==== INFORMATION PROVIDED

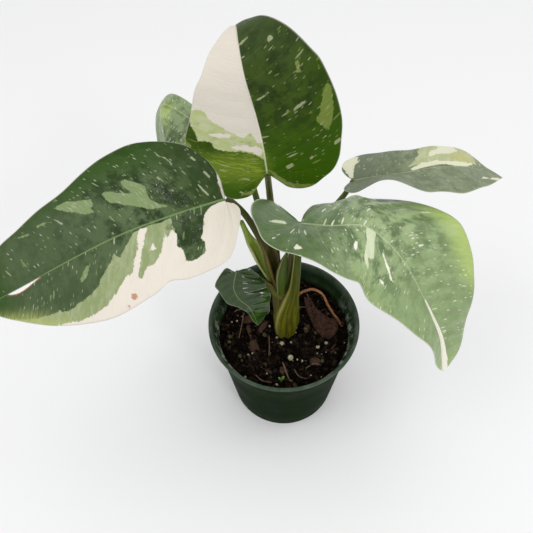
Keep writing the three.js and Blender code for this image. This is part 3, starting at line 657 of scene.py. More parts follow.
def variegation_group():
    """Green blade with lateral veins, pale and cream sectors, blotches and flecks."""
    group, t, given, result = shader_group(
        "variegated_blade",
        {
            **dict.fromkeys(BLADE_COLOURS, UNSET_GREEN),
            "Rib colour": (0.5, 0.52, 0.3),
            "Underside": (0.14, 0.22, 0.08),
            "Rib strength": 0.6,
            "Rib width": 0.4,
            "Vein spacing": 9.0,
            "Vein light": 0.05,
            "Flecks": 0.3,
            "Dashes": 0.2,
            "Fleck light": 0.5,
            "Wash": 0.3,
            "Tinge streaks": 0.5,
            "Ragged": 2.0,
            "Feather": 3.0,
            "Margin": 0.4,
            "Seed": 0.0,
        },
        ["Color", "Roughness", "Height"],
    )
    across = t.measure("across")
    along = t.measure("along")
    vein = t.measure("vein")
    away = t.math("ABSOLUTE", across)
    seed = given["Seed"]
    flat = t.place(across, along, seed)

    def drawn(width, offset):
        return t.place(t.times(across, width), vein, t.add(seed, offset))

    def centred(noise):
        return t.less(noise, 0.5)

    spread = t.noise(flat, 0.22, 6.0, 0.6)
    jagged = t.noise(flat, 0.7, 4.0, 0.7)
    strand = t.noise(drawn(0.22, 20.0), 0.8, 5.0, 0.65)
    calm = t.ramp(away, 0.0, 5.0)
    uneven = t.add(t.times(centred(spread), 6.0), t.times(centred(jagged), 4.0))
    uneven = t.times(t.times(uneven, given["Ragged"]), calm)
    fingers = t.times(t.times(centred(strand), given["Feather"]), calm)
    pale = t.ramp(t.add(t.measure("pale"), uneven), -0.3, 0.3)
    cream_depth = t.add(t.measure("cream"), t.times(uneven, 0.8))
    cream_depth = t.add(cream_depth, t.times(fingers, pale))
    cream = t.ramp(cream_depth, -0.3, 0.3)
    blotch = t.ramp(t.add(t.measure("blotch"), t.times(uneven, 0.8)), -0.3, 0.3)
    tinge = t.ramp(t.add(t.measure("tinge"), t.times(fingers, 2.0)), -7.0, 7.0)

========

TASK DIRECTIONS: Reproduce the complete set of lines precisely as supplied.

RESULT FOR THIS TASK:
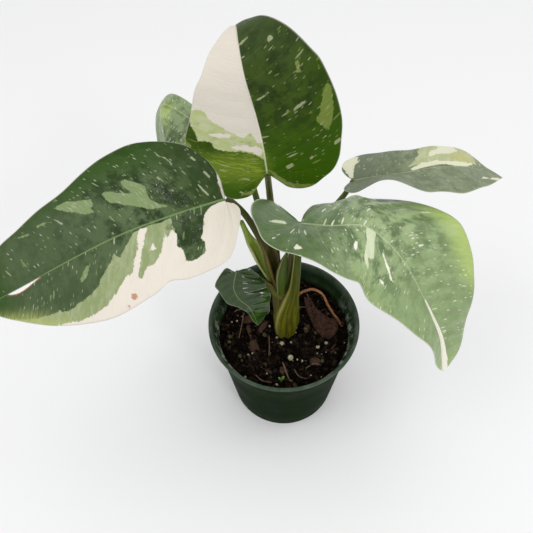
Keep writing the three.js and Blender code for this image. This is part 3, starting at line 657 of scene.py. More parts follow.
def variegation_group():
    """Green blade with lateral veins, pale and cream sectors, blotches and flecks."""
    group, t, given, result = shader_group(
        "variegated_blade",
        {
            **dict.fromkeys(BLADE_COLOURS, UNSET_GREEN),
            "Rib colour": (0.5, 0.52, 0.3),
            "Underside": (0.14, 0.22, 0.08),
            "Rib strength": 0.6,
            "Rib width": 0.4,
            "Vein spacing": 9.0,
            "Vein light": 0.05,
            "Flecks": 0.3,
            "Dashes": 0.2,
            "Fleck light": 0.5,
            "Wash": 0.3,
            "Tinge streaks": 0.5,
            "Ragged": 2.0,
            "Feather": 3.0,
            "Margin": 0.4,
            "Seed": 0.0,
        },
        ["Color", "Roughness", "Height"],
    )
    across = t.measure("across")
    along = t.measure("along")
    vein = t.measure("vein")
    away = t.math("ABSOLUTE", across)
    seed = given["Seed"]
    flat = t.place(across, along, seed)

    def drawn(width, offset):
        return t.place(t.times(across, width), vein, t.add(seed, offset))

    def centred(noise):
        return t.less(noise, 0.5)

    spread = t.noise(flat, 0.22, 6.0, 0.6)
    jagged = t.noise(flat, 0.7, 4.0, 0.7)
    strand = t.noise(drawn(0.22, 20.0), 0.8, 5.0, 0.65)
    calm = t.ramp(away, 0.0, 5.0)
    uneven = t.add(t.times(centred(spread), 6.0), t.times(centred(jagged), 4.0))
    uneven = t.times(t.times(uneven, given["Ragged"]), calm)
    fingers = t.times(t.times(centred(strand), given["Feather"]), calm)
    pale = t.ramp(t.add(t.measure("pale"), uneven), -0.3, 0.3)
    cream_depth = t.add(t.measure("cream"), t.times(uneven, 0.8))
    cream_depth = t.add(cream_depth, t.times(fingers, pale))
    cream = t.ramp(cream_depth, -0.3, 0.3)
    blotch = t.ramp(t.add(t.measure("blotch"), t.times(uneven, 0.8)), -0.3, 0.3)
    tinge = t.ramp(t.add(t.measure("tinge"), t.times(fingers, 2.0)), -7.0, 7.0)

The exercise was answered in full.